Would you output the whole listing below, exactly as it reads?

[BEGIN Material provided]

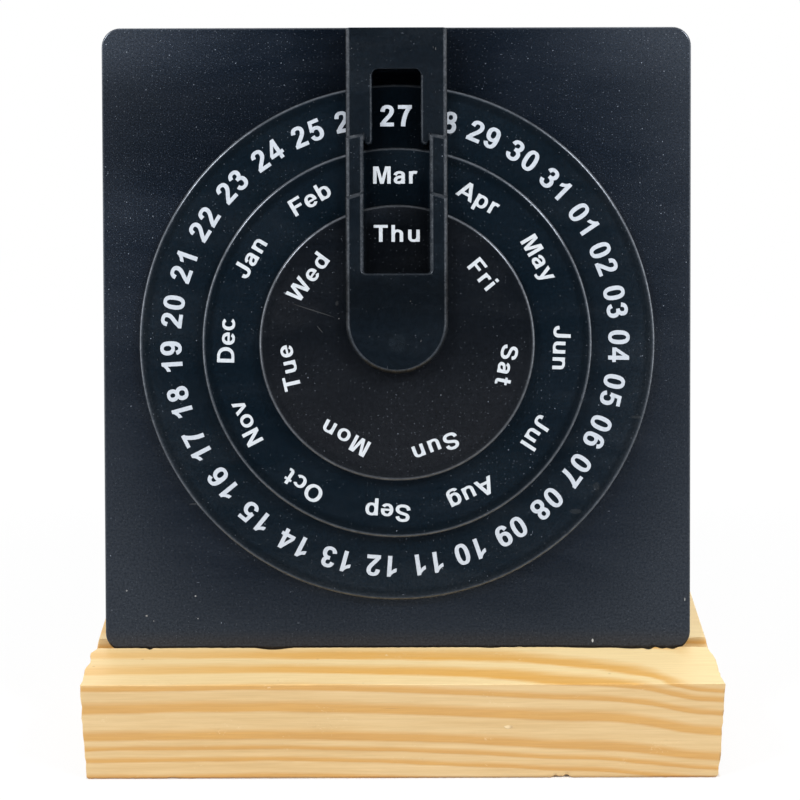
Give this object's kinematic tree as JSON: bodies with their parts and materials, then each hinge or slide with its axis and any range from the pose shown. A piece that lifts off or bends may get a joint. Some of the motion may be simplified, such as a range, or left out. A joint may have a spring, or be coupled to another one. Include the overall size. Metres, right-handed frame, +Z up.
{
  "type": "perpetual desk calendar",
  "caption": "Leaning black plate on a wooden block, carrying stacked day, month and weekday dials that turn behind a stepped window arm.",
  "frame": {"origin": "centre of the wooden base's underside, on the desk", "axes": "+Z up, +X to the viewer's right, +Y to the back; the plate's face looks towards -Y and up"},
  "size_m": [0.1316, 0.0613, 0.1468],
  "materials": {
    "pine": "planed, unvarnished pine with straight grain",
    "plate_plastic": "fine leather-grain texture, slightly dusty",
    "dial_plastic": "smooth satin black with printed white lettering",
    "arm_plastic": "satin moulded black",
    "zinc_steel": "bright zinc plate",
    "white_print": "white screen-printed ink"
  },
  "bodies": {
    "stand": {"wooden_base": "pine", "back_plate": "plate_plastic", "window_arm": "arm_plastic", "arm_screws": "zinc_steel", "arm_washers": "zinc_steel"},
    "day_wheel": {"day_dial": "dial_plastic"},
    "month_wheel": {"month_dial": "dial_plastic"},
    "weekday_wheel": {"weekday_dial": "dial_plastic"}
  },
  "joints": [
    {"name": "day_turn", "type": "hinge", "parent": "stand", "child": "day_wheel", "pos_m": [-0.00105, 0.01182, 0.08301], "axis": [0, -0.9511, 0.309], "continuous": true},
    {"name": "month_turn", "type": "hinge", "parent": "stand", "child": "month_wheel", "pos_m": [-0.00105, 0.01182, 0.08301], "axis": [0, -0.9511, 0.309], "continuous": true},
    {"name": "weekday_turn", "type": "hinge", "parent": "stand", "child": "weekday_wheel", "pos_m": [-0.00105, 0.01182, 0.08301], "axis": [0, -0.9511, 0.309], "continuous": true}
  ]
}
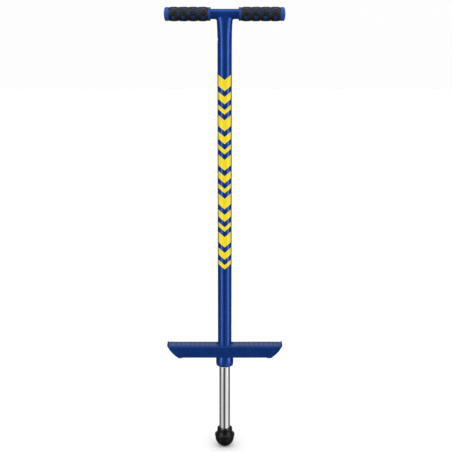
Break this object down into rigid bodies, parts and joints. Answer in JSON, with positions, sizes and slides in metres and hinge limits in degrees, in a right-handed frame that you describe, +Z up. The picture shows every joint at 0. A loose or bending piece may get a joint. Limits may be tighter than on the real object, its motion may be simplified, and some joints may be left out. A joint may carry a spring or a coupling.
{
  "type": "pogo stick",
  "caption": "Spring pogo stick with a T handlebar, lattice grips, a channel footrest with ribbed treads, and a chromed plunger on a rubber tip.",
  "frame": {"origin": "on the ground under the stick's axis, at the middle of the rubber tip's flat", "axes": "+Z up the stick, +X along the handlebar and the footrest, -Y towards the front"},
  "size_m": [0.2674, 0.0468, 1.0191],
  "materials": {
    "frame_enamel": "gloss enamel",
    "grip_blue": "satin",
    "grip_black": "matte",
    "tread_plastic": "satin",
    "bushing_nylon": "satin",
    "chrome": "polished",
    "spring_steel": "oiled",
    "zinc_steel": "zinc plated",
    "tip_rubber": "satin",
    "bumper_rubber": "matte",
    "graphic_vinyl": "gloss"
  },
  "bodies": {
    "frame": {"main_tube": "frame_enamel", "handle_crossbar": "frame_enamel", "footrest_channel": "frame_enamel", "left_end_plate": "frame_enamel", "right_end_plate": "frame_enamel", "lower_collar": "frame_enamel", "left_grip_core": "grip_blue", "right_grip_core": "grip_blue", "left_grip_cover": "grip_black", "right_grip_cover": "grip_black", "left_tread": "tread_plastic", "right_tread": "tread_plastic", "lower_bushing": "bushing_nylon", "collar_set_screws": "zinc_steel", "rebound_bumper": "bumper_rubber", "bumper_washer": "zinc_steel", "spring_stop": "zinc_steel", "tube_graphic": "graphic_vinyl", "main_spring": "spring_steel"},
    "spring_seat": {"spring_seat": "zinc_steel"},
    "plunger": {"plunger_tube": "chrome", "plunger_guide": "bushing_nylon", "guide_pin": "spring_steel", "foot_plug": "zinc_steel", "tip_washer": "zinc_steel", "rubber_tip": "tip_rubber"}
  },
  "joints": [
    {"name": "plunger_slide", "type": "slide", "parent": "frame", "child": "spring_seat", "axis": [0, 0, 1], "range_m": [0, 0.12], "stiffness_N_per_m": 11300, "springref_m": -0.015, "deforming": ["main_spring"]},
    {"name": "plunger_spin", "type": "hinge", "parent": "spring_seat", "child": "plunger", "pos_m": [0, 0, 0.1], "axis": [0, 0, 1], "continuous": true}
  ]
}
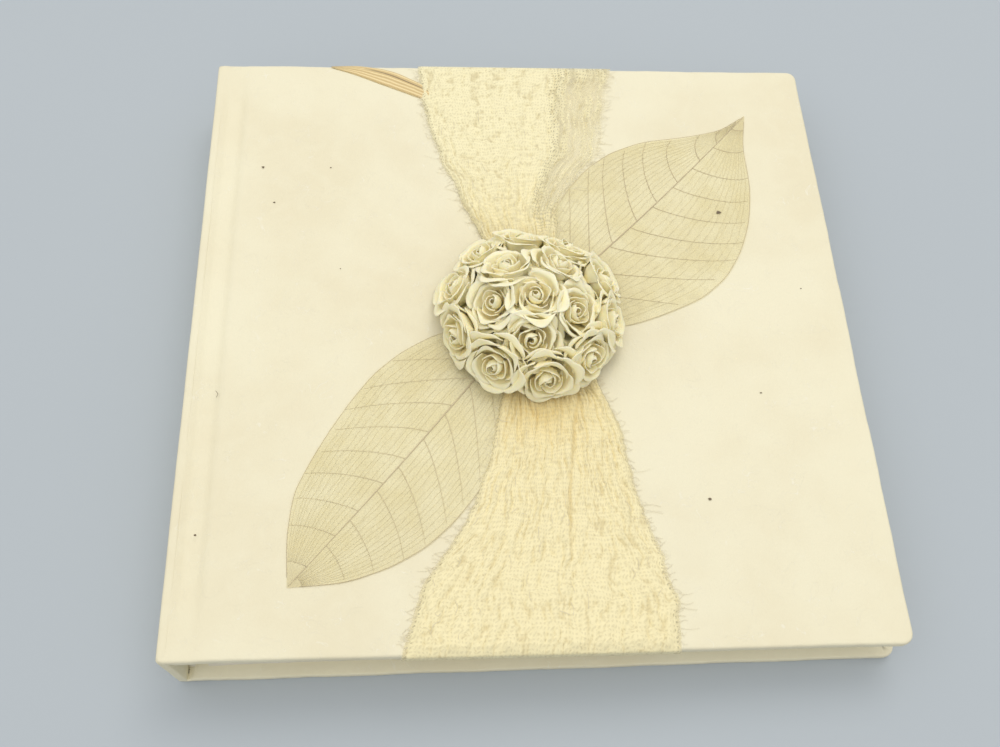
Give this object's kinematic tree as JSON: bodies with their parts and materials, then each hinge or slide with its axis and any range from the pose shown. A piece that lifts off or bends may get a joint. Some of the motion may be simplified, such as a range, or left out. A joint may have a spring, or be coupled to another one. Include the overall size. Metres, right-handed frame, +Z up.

[END Material provided]

### [Exercise output]
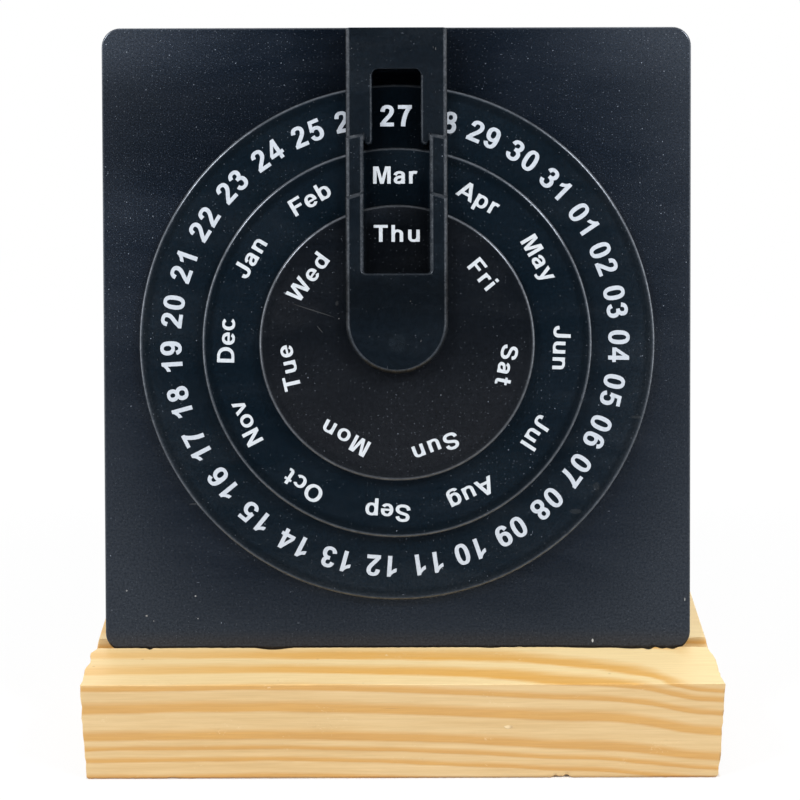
Give this object's kinematic tree as JSON: bodies with their parts and materials, then each hinge or slide with its axis and any range from the pose shown. A piece that lifts off or bends may get a joint. Some of the motion may be simplified, such as a range, or left out. A joint may have a spring, or be coupled to another one. Include the overall size. Metres, right-handed frame, +Z up.
{
  "type": "perpetual desk calendar",
  "caption": "Leaning black plate on a wooden block, carrying stacked day, month and weekday dials that turn behind a stepped window arm.",
  "frame": {"origin": "centre of the wooden base's underside, on the desk", "axes": "+Z up, +X to the viewer's right, +Y to the back; the plate's face looks towards -Y and up"},
  "size_m": [0.1316, 0.0613, 0.1468],
  "materials": {
    "pine": "planed, unvarnished pine with straight grain",
    "plate_plastic": "fine leather-grain texture, slightly dusty",
    "dial_plastic": "smooth satin black with printed white lettering",
    "arm_plastic": "satin moulded black",
    "zinc_steel": "bright zinc plate",
    "white_print": "white screen-printed ink"
  },
  "bodies": {
    "stand": {"wooden_base": "pine", "back_plate": "plate_plastic", "window_arm": "arm_plastic", "arm_screws": "zinc_steel", "arm_washers": "zinc_steel"},
    "day_wheel": {"day_dial": "dial_plastic"},
    "month_wheel": {"month_dial": "dial_plastic"},
    "weekday_wheel": {"weekday_dial": "dial_plastic"}
  },
  "joints": [
    {"name": "day_turn", "type": "hinge", "parent": "stand", "child": "day_wheel", "pos_m": [-0.00105, 0.01182, 0.08301], "axis": [0, -0.9511, 0.309], "continuous": true},
    {"name": "month_turn", "type": "hinge", "parent": "stand", "child": "month_wheel", "pos_m": [-0.00105, 0.01182, 0.08301], "axis": [0, -0.9511, 0.309], "continuous": true},
    {"name": "weekday_turn", "type": "hinge", "parent": "stand", "child": "weekday_wheel", "pos_m": [-0.00105, 0.01182, 0.08301], "axis": [0, -0.9511, 0.309], "continuous": true}
  ]
}
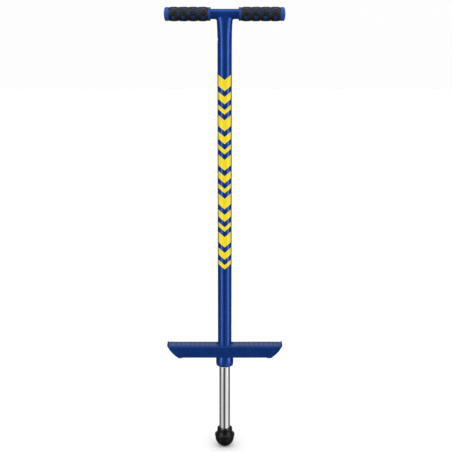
Break this object down into rigid bodies, parts and joints. Answer in JSON, with positions, sizes and slides in metres and hinge limits in degrees, in a right-handed frame that you describe, +Z up. The picture shows every joint at 0. A loose or bending piece may get a joint. Limits may be tighter than on the real object, its motion may be simplified, and some joints may be left out. A joint may carry a spring or a coupling.
{
  "type": "pogo stick",
  "caption": "Spring pogo stick with a T handlebar, lattice grips, a channel footrest with ribbed treads, and a chromed plunger on a rubber tip.",
  "frame": {"origin": "on the ground under the stick's axis, at the middle of the rubber tip's flat", "axes": "+Z up the stick, +X along the handlebar and the footrest, -Y towards the front"},
  "size_m": [0.2674, 0.0468, 1.0191],
  "materials": {
    "frame_enamel": "gloss enamel",
    "grip_blue": "satin",
    "grip_black": "matte",
    "tread_plastic": "satin",
    "bushing_nylon": "satin",
    "chrome": "polished",
    "spring_steel": "oiled",
    "zinc_steel": "zinc plated",
    "tip_rubber": "satin",
    "bumper_rubber": "matte",
    "graphic_vinyl": "gloss"
  },
  "bodies": {
    "frame": {"main_tube": "frame_enamel", "handle_crossbar": "frame_enamel", "footrest_channel": "frame_enamel", "left_end_plate": "frame_enamel", "right_end_plate": "frame_enamel", "lower_collar": "frame_enamel", "left_grip_core": "grip_blue", "right_grip_core": "grip_blue", "left_grip_cover": "grip_black", "right_grip_cover": "grip_black", "left_tread": "tread_plastic", "right_tread": "tread_plastic", "lower_bushing": "bushing_nylon", "collar_set_screws": "zinc_steel", "rebound_bumper": "bumper_rubber", "bumper_washer": "zinc_steel", "spring_stop": "zinc_steel", "tube_graphic": "graphic_vinyl", "main_spring": "spring_steel"},
    "spring_seat": {"spring_seat": "zinc_steel"},
    "plunger": {"plunger_tube": "chrome", "plunger_guide": "bushing_nylon", "guide_pin": "spring_steel", "foot_plug": "zinc_steel", "tip_washer": "zinc_steel", "rubber_tip": "tip_rubber"}
  },
  "joints": [
    {"name": "plunger_slide", "type": "slide", "parent": "frame", "child": "spring_seat", "axis": [0, 0, 1], "range_m": [0, 0.12], "stiffness_N_per_m": 11300, "springref_m": -0.015, "deforming": ["main_spring"]},
    {"name": "plunger_spin", "type": "hinge", "parent": "spring_seat", "child": "plunger", "pos_m": [0, 0, 0.1], "axis": [0, 0, 1], "continuous": true}
  ]
}
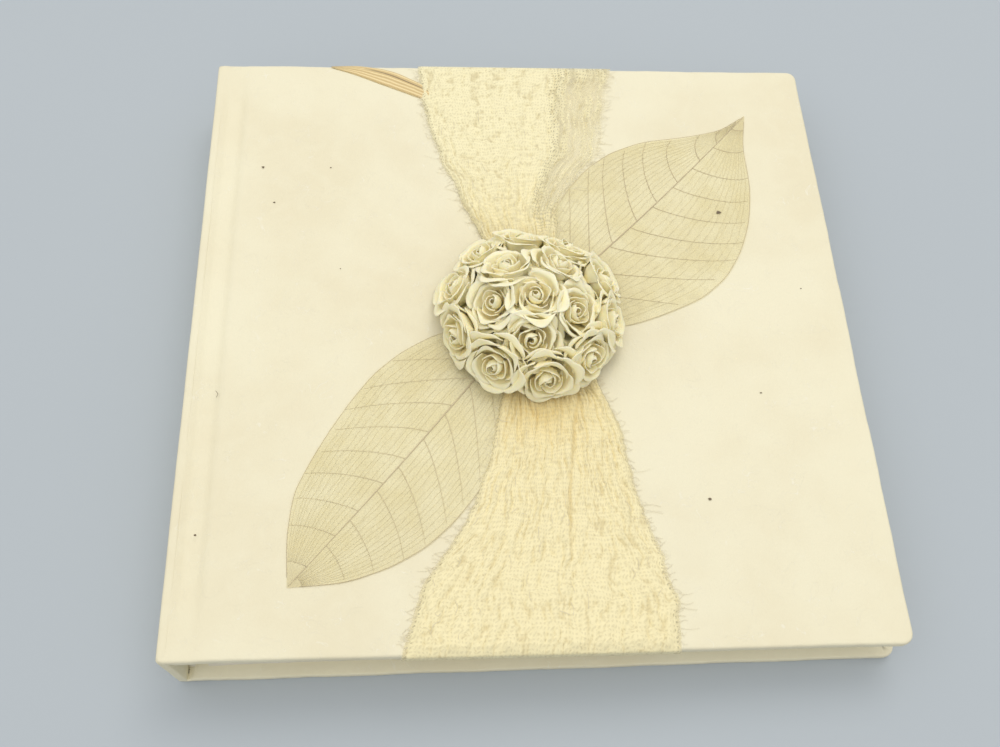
Give this object's kinematic tree as JSON: bodies with their parts and materials, then each hinge or slide with its axis and any range from the pose shown. A piece that lifts off or bends may get a joint. Some of the motion may be simplified, such as a range, or left out. A joint may have a spring, or be coupled to another one. Include the overall size. Metres, right-handed frame, +Z up.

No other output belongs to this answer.